The inquiry is being held at The United Reformed Church Hall in St George's Road, just off the Square in St Annes, and next to Ashton Gardens. Follow this link for a map
Whilst we can see this venue might be more convenient in terms of accommodation, and facilities, it does seem sad that it will prevent people from Wesham dropping in easily to hear the arguments for themselves. They will have to make a determined
effort to get to St Annes.
The Inquiry is expected to last for six working days, and the timetable (just announced) is expected to be as follows:
On the first day, the Inspector will make his opening announcements, which in this case (including taking appearances) might take between 45 minutes and an hour.
He will invite the Appellants, the Council and the Rule 6 party (Wesham Action Group) to make a short (up to 10 minutes) statement of their position if they wish to do so. That is to help other people in attendance to have a clear picture from the outset
of the issues which divide the parties.
He will then ask Fylde Council to make their case, calling their witnesses, who will then be available for cross examination. They may call their witnesses in any order they choose.
He will next hear the case of the Rule 6 party, and the cases of any other interested party who wishes to speak at the inquiry. Again, cross examination will follow. This is to ensure that all issues raised against the development are on the table
before he asks the Appellants to make their case.
He will then hear the case of the Appellants. They may also call their witnesses in any order which suits them. Evidence in chief will again be followed by cross examination.
If he can carry out the site visit in a way which allows the advocates a little time to themselves to finalise closings, he will do so.
The order of closing statements will be the Rule 6 party, then the Council, and finally the Appellant.

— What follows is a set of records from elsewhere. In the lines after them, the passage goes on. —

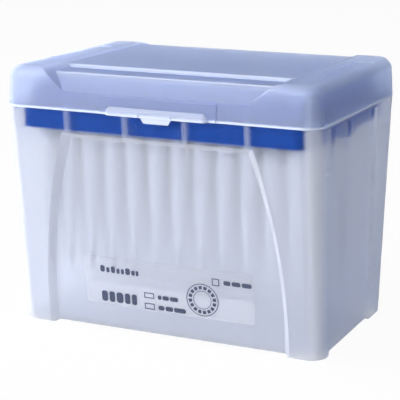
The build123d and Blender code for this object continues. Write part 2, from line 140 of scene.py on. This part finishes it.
# each lamp's place and size in metres and its power in watts
for name, position, size, power in (
    ("key_lamp", (-0.75, -0.95, 0.40), 0.6, 8.4),
    ("top_lamp", (-0.45, -0.23, 0.95), 0.4, 4.2),
):
    lamp = bpy.data.lights.new(name, "AREA")
    lamp.shape = "SQUARE"
    lamp.size = size
    lamp.energy = power
    stand = bpy.data.objects.new(name, lamp)
    stand.location = position
    aim = Vector(position) - Vector((0, 0, 0.05))
    stand.rotation_euler = aim.to_track_quat("Z", "Y").to_euler()
    bpy.context.scene.collection.objects.link(stand)

# The table top glows a little where it is looked at, so that it stays white, and less
# where it is seen through the plastic
TABLE_HALF = 6
TABLE_GLOW = 0.95
TABLE_GLOW_THROUGH_PLASTIC = 0.55
table_mesh = bpy.data.meshes.new("table")
bm = bmesh.new()
bmesh.ops.create_grid(bm, x_segments=1, y_segments=1, size=TABLE_HALF)
bm.to_mesh(table_mesh)
bm.free()
table = bpy.data.objects.new("table", table_mesh)
bpy.context.scene.collection.objects.link(table)
white = bpy.data.materials.new("white_table")
white.use_nodes = True
tree = white.node_tree
tree.nodes.clear()
path = node(tree, "LightPath")
matt = node(tree, "BsdfDiffuse", None, {"Color": colour("#F4F4F5")})
glow = node(tree, "Emission", None, {"Color": (1, 1, 1, 1)})
through = node(
    tree, "Math", {0: path.outputs["Is Transmission Ray"]}, {1: TABLE_GLOW_THROUGH_PLASTIC},
    operation="MULTIPLY",
)
share = node(
    tree, "Math", {0: path.outputs["Is Camera Ray"], 1: through.outputs[0]},
    operation="MAXIMUM",
)
share = node(tree, "Math", {0: share.outputs[0]}, {1: TABLE_GLOW}, operation="MULTIPLY")
both = node(tree, "MixShader", {0: share.outputs[0], 1: matt.outputs[0], 2: glow.outputs[0]})
node(tree, "OutputMaterial", {"Surface": both.outputs[0]})
table_mesh.materials.append(white)


# ------------------------------------------------------------------------------- tub
# The tub is one thin moulding of natural polypropylene. The mould's fine spark
# grain frosts it: what touches the wall shows through, and what stands further
# inside melts into soft streaks.
GRAIN_SPREAD = 0.4
GRAIN_EDGE = 0.03


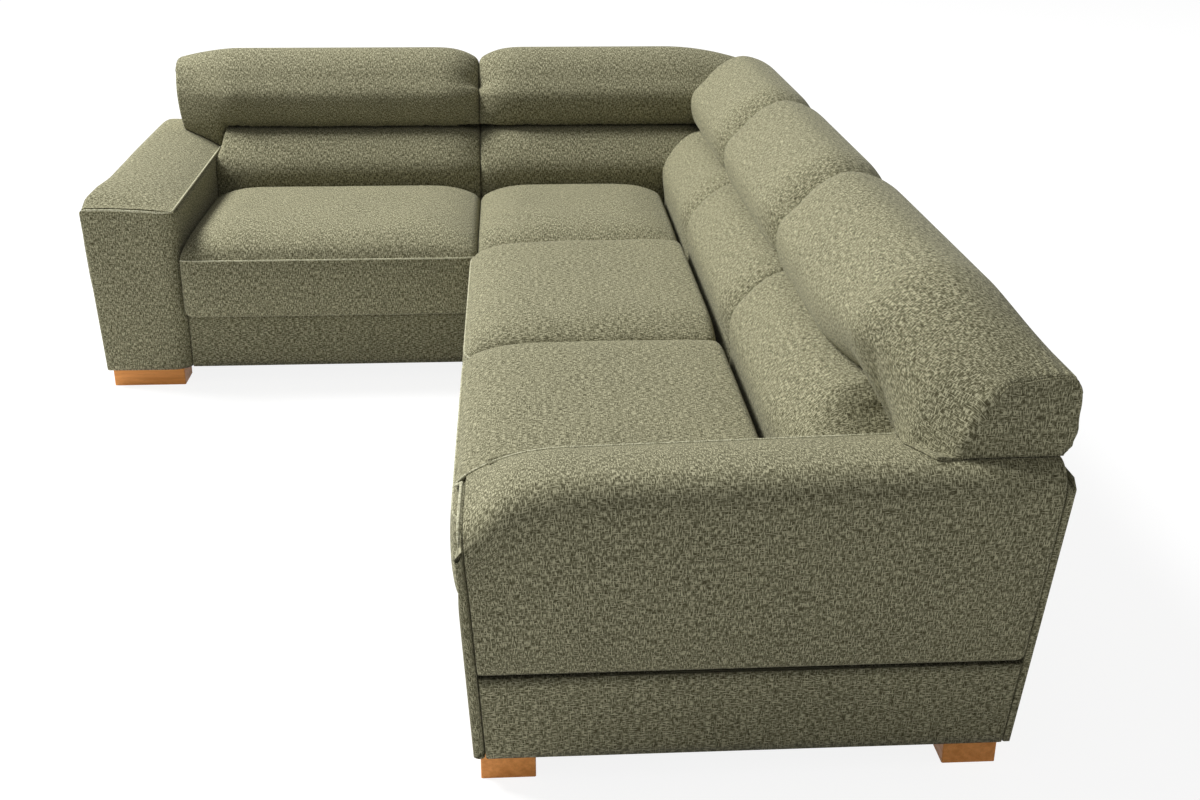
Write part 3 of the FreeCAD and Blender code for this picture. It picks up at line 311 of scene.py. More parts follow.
def pad_surface(low, high, spacing, roll_low, roll_high, section_at, spine):
    """Along places and sections of a pad; section_at takes the distance in from both ends.

    A roll is a radius, or one radius for each column of the section. In the roll a row sinks by
    the radius times one less the cosine, and draws in by the radius times one less the sine.
    """
    body = max(8, round((high - low) / spacing)) - 1
    turned, shrink = end_rows(ROLL_STEPS, body)
    share = end_shares(ROLL_STEPS, body)[:, None]
    roll = np.where(share == 0, roll_low, roll_high)
    sunk = roll * (1 - np.cos(turned))[:, None]
    body_low, body_high = low + roll_low, high - roll_high
    along = body_low + (body_high - body_low) * share
    along = np.where(share == 0, low + sunk, np.where(share == 1, high - sunk, along))
    middle = along.mean(axis=1)
    inset = roll * (1 - np.sin(turned))[:, None]
    section = draw_in(section_at(middle - low, high - middle), spine, inset, shrink)
    return np.broadcast_to(along, section.shape[:2]), section

# %% Uneven ripples
def waves(place_along, seed, lengths, bend=0.0):
    """Uneven ripples from -1 to 1: a sum of sines with seeded phases, one for each wavelength."""
    random = np.random.default_rng(seed)
    total = np.zeros_like(place_along)
    for wavelength in lengths:
        phase = random.uniform(0, 2 * math.pi)
        wander = bend * np.sin(place_along * 9.0 + random.uniform(0, 2 * math.pi))
        total = total + np.sin(2 * math.pi * place_along / wavelength + phase + wander)
    return total / len(lengths)


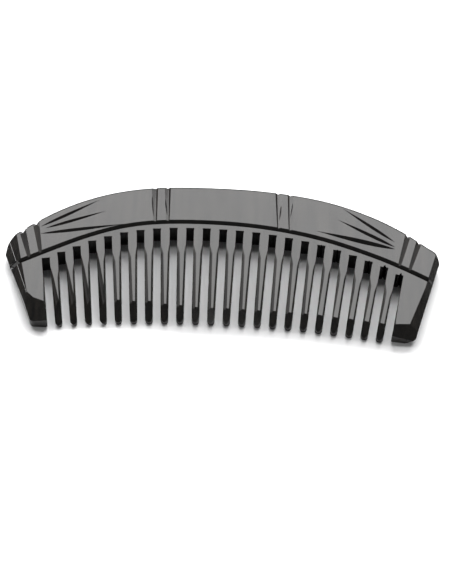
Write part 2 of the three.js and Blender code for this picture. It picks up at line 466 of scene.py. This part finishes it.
def carvePlate(piece):
    line = smoothLine(score["points"], 5)
    cutWith(piece, carver("scored line", line, [1] * len(line), score))
    for face in ("front", "back"):
        cutWith(piece, join([carver("score end", ends, [1, 1], score, [face]) for ends in score["drops"]]))

    # Each band groove is finer at its foot, and notches the crest where it runs out.
    grooves, notches = [], []
    footSize = bands["footSize"]
    shares = [k / bands["steps"] for k in range(bands["steps"] + 1)]
    for band in bands["grooves"]:
        foot, crest = flat(band["foot"]), flat(band["crest"])
        outward = (crest - foot).normalized()
        outer = crest + outward * bands["overshoot"]
        places = [foot.lerp(outer, share) for share in shares]
        sizes = [band["size"] * (footSize + (1 - footSize) * share ** bands["swell"]) for share in shares]
        grooves.append(carver("band groove", places, sizes, {**bands, **band}))

        length = bands["notch"] + bands["notchReach"]
        notch = makeDiamond(bands["notchWidth"] * band["size"] * length / bands["notch"], length)
        place = crest + outward * bands["notchReach"]
        notch.location = (place.x, place.y, middleHeight)
        notch.rotation_euler = (0, 0, math.atan2(-outward.x, outward.y))
        bpy.ops.object.transform_apply(location=True, rotation=True, scale=True)
        notches.append(notch)
    cutWith(piece, join(grooves))
    cutWith(piece, join(notches))

    def taperedCuts(tool, wanted):
        cuts = []
        shares = [k / taper["steps"] for k in range(taper["steps"] + 1)]
        for cut in wanted:
            start, finish = flat(cut["from"]), flat(cut["to"])
            places = [start.lerp(finish, share) for share in shares]
            sizes = [cut["size"] * max(taper["thinnest"], math.sin(math.pi * share ** taper["peak"]))
                     for share in shares]
            cuts.append(carver("tapered cut", places, sizes, tool))
        cutWith(piece, join(cuts))

    for pair in zip(fans["cuts"][:3], fans["cuts"][3:]):
        taperedCuts(fans, pair)
    taperedCuts(slivers, slivers["cuts"])


# The plate's own regions, with the same seams as the fixed frame.
def regionRings():
    far = 40  # well clear of the comb
    seams = [slot["seam"] for slot in slots]
    seamLeft = seams[0].lerp(seams[1], -far / sawing["pitch"])
    seamRight = seams[-1].lerp(seams[-2], -far / sawing["pitch"])
    scored = smoothLine(score["points"], 5)
    besideLeft = seams[0] + slots[0]["down"] * far
    besideRight = seams[-1] + slots[-1]["down"] * far
    return {
        "carved_back": scored + [flat((2 * far, scored[-1].y)), flat((2 * far, far)), flat((-2 * far, far)),
                                 flat((-2 * far, scored[0].y))],
        "tooth_rail": scored + [seamRight] + seams[::-1] + [seamLeft],
        "guard_tooth_left": [seams[0], seamLeft, flat((-2 * far, -far)), besideLeft],
        "guard_tooth_right": [seams[-1], seamRight, flat((2 * far, -far)), besideRight],
    }


def tipLevel(x):
    radius = sawing["tipRadius"]
    return sawing["tipMiddle"] + math.sqrt(radius ** 2 - (x - sawing["middle"]) ** 2) - radius


# How the teeth are filed: the length of each tip face, and the strokes on their long edges.
toothFiling = {
    "tipLengths": [5.0, 5.0, 5.0, 4.8, 4.4, 3.9, 3.9, 3.0, 2.6, 2.1, 2.0, 2.1, 2.1, 2.1, 2.3, 2.3,
                   2.4, 2.4, 2.3, 2.4, 2.4, 2.5],
    "tipDrop": 4.1,
    "tipSkew": 7.0,
    "tipRound": 0.17,
    "tipStrokes": 10,
    "tipSpare": 0.3,
    # each bevel is filed by strokes: along the tooth, across the face, down the wall
    "left": [[(5.8, 0.0), (9.2, 0.75)], [(8.4, 0.68), (20.0, 0.84)]],
    "leftOfFirst": [[(3.0, 0.0), (6.0, 0.45)], [(4.5, 0.35), (18.0, 1.75)]],
    "leftOfLast": [[(5.4, 0.0), (9.0, 0.8)], [(8.0, 0.68), (15.0, 0.68)], [(10.0, 0.75), (24.0, 0.35)]],
    "right": [[(5.8, 0.0), (9.2, 0.42)], [(8.4, 0.38), (20.0, 0.46)]],
    "firstTeeth": 4,
    "lastTeeth": 5,
    "steepness": 0.88,
    "backShare": 0.6,
}


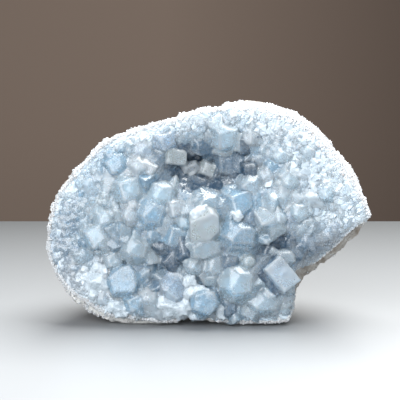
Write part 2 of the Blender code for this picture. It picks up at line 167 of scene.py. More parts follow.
def faceDepth(x, z):
    out = np.minimum(rimShare(x, z), form["followedTo"]) ** form["roundingPower"]
    y = form["faceY"] + form["faceLean"] * z + form["faceRounding"] * out + zonesAt(x, z, form["hollows"])
    fromX, fromZ = form["undercutFrom"]
    toX, toZ = form["undercutTo"]
    below = ((z - fromZ) * (toX - fromX) - (x - fromX) * (toZ - fromZ)) / math.hypot(toX - fromX, toZ - fromZ)
    return y + form["undercutSlope"] * np.maximum(below, 0.0) * spread(toX, toX + form["undercutBlend"], x)


def behindFace(x, z, depths):
    nearRim = spread(*form["depthChange"], rimShare(x, z))
    return faceDepth(x, z) + depths[0] + (depths[1] - depths[0]) * nearRim


def groundDepthAt(x, z):
    return behindFace(x, z, form["groundDepth"])


# outward normals of the ground, as rows
def groundNormal(x, z, step=0.8):
    slopeX = (groundDepthAt(x + step, z) - groundDepthAt(x - step, z)) / (2 * step)
    slopeZ = (groundDepthAt(x, z + step) - groundDepthAt(x, z - step)) / (2 * step)
    normal = np.stack([slopeX, -np.ones_like(slopeX), slopeZ], axis=-1)
    return normal / np.linalg.norm(normal, axis=-1, keepdims=True)


def lowestAt(x):
    across = np.abs((x - form["archX"]) / form["archHalfWidth"])
    return form["lowest"] + form["archHeight"] * np.maximum(1 - across ** 2, 0.0)


# crystals, cut from a block
cutting = {
    "blank": 1.6,          # the block's width and height, for each mm of the crystal's
    "merge": 0.004,        # corners closer than this share of its width become one
    "bevelled": 0.8,       # share of its length that has bevelled edges, from the end
    # faces of chance crystals: range of the turn, of the tilt from the axis, and of the share
    "bluntSide": ((-14, 14), (78, 86), (0.86, 0.98)),
    "bluntSlope": ((-24, 24), (34, 58), (0.76, 0.96)),
    "bluntEnd": ((0, 360), (4, 28), (0.68, 0.9)),
    "side": ((0, 0), (82, 88), (0.84, 0.96)),
    "end": ((0, 360), (4, 30), (0.68, 0.98)),
    "slope": ((-20, 20), (30, 58), (0.55, 0.9)),
    "slopeChance": 0.75,
    "acute": (66, 88),     # the sharper angle between two sides
}


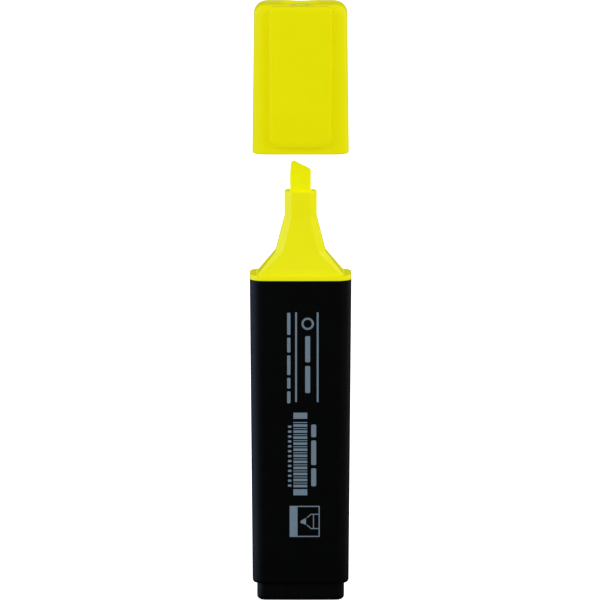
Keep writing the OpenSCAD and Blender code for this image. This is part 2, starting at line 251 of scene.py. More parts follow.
def quarter(steps):
    """Pairs (1 - cos, 1 - sin) along a quarter circle."""
    angles = [math.radians(90) * i / steps for i in range(steps + 1)]
    return [(1 - math.cos(a), 1 - math.sin(a)) for a in angles]


def place(obj, body, material, slot, *nodes):
    """Gives a finished piece its material, body and the CAD nodes that it stands for. slot is not used."""
    obj.data.materials.append(material)
    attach(obj, body)
    if nodes:
        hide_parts(*nodes)


# ---------------------------------------------------------------- materials

class Nodes:
    """Builds one node material round its Principled shader."""

    def __init__(self, name):
        self.material = bpy.data.materials.new(name)
        self.material.use_nodes = True
        self.tree = self.material.node_tree
        self.shader = self.tree.nodes["Principled BSDF"]
        self.place = self.tree.nodes.new("ShaderNodeTexCoord").outputs["Object"]

    def link(self, source, target):
        self.tree.links.new(source, target)

    def noise(self, scale, detail=4.0, stretch=(1, 1, 1), roughness=0.55):
        """Noise over the piece, scale in features per metre."""
        mapping = self.tree.nodes.new("ShaderNodeMapping")
        mapping.inputs["Scale"].default_value = stretch
        self.link(self.place, mapping.inputs["Vector"])
        node = self.tree.nodes.new("ShaderNodeTexNoise")
        node.inputs["Scale"].default_value = scale
        node.inputs["Detail"].default_value = detail
        node.inputs["Roughness"].default_value = roughness
        self.link(mapping.outputs["Vector"], node.inputs["Vector"])
        return node.outputs["Fac"]

    def range(self, value, low, high, from_low=0.3, from_high=0.7):
        """A value's range from_low to from_high, stretched to run from low to high."""
        node = self.tree.nodes.new("ShaderNodeMapRange")
        node.inputs["From Min"].default_value = from_low
        node.inputs["From Max"].default_value = from_high
        node.inputs["To Min"].default_value = low
        node.inputs["To Max"].default_value = high
        self.link(value, node.inputs["Value"])
        return node.outputs["Result"]

    def blend(self, factor, a, b):
        """Colour between a and b."""
        node = self.tree.nodes.new("ShaderNodeMix")
        node.data_type = "RGBA"
        for socket, value in ((node.inputs[6], a), (node.inputs[7], b)):
            if isinstance(value, tuple):
                socket.default_value = (*value, 1)
            else:
                self.link(value, socket)
        self.link(factor, node.inputs[0])
        return node.outputs[2]

    def bump(self, height, distance, under=None):
        """A bumped normal, its distance in metres, laid over the normal under it."""
        node = self.tree.nodes.new("ShaderNodeBump")
        node.inputs["Distance"].default_value = distance
        node.inputs["Strength"].default_value = 1.0
        self.link(height, node.inputs["Height"])
        if under is not None:
            self.link(under, node.inputs["Normal"])
        return node.outputs["Normal"]

    def set(self, **values):
        for name, value in values.items():
            self.shader.inputs[name.replace("_", " ")].default_value = value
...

As with other inquiries - Ballam Road being the most recent - people can come and go from the Public Gallery during the hearing, so if any of our readers are in town or shopping, they can drop in and listen to the arguments as they like.
To digress onto Ballam Road for a moment, readers will be pleased to hear that appeal was turned down last Friday. We think that, left to her own devices, the Inspector would probably have allowed the appeal, but she knew that the Right Honourable
(Yes, he's been elevated in Parliament as well) Saint Eric Pickles MP would have told her where to get off if she did, so she's taken the sensible course and refused the appeal. Whoops of joy (well, muted whoops - with it being then posh part of
Lytham) are being heard from points south of the counterbalance ramparts, and it's a good omen for the Wesham Inquiry
Anyone that wants to speak and give their personal view to the Wesham Inquiry will need to be there early on Tuesday 14th to register, and although the meeting starts at 10am, those wishing to register
themselves to speak will need to get there well before that time.
The Inspector's advice on when the public can speak is not entirely clear. He has said "Other interested parties who wish to speak at the inquiry should attend for the opening of the inquiry at 10:00 on 14 September. The programme for the inquiry
will be discussed shortly after the inquiry opens. The Inspector has noted that the representative of the Parish Council who wishes to speak at the inquiry will not be able to be present on the opening day. If there are people who say on 14 September
that they will be unable to attend further sittings, he will of course try to hear them on that day, but only if that does not disrupt unduly the presentation of the LPA's case."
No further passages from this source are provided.